The good news? A balanced diet can easily meet these requirements. Magnesium-rich foods include nuts and seeds, leafy green vegetables, legumes, seafood, whole grains, and meat. Even dark chocolate can help, 100 grams of dark chocolate contains around 146 mg of magnesium.
Most people get enough magnesium from food, but certain groups are more vulnerable to deficiency. These include people with gastrointestinal disorders such as Crohn’s disease or coeliac disease, those with type 2 diabetes, people who consume excessive alcohol, and older adults.
If you’re low on magnesium, you might notice symptoms such as muscle twitches, spasms, fatigue, low appetite, nausea, or an irregular heartbeat. However, the only way to confirm a deficiency is through a blood test prescribed by your doctor, which, in most cases, is covered by Medicare.
Magnesium supplements are often promoted as a solution for muscle cramps, migraines, and insomnia. But do they actually work?
While magnesium deficiency can lead to cramps, most cases of muscle cramps are not due to low magnesium. Research shows limited evidence that supplements prevent cramps, especially in older adults.
The link between magnesium and better sleep is also unclear. Some studies found it helped people fall asleep faster, while others found no significant difference.
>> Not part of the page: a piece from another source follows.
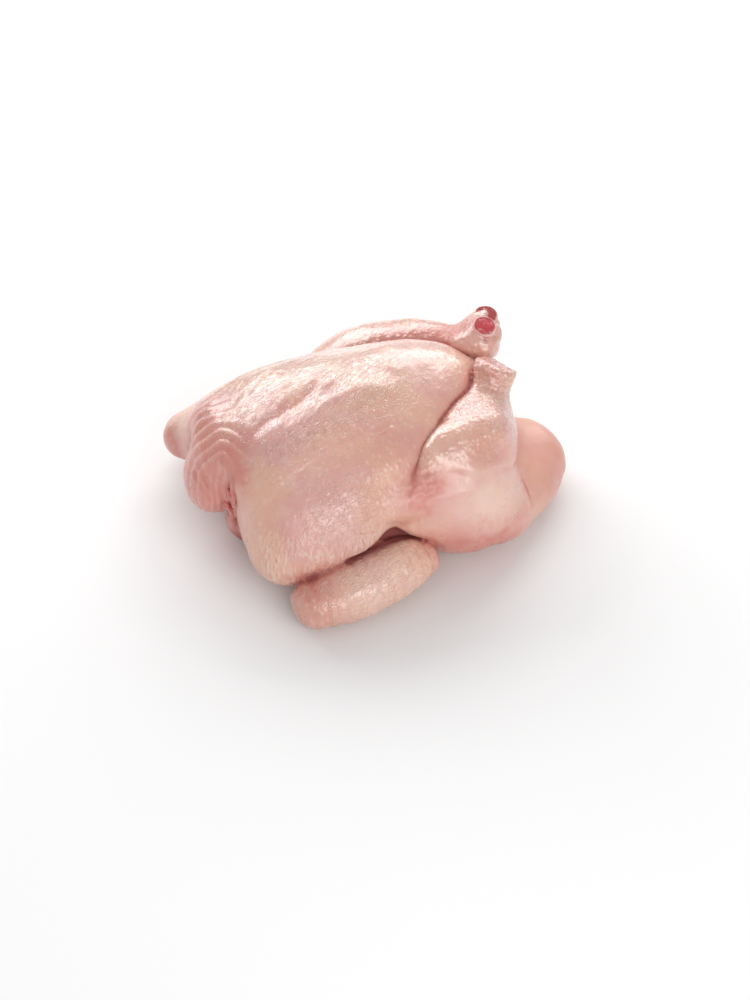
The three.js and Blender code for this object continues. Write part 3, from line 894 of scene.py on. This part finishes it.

When it comes to migraines, evidence is stronger. Studies suggest that taking 122–600 mg of magnesium daily for 4–24 weeks may reduce the frequency and severity of migraines in some people.
In general, magnesium supplements are safe when taken in the recommended amounts. However, too much can lead to nausea, abdominal cramps, and diarrhea, because magnesium draws water into the intestines.
Taking extremely large doses (around 5,000 mg daily) can cause magnesium toxicity, which is dangerous. Always check with your doctor before starting supplements, especially if you take other medications.
Magnesium is available in tablets, powders, and even topical forms like creams and bath salts. While these skin-based products may raise magnesium levels slightly, they’re less effective than oral supplements or food sources.
When buying supplements, check the label carefully. Most tablets contain 150–350 mg of magnesium, but formulations vary widely. Some also include additional nutrients like vitamins B6, C, or D, and minerals like calcium or manganese.
Be cautious with vitamin B6, high intake can cause nerve damage over time. If you already take a multivitamin containing B6, avoid magnesium supplements that also include it.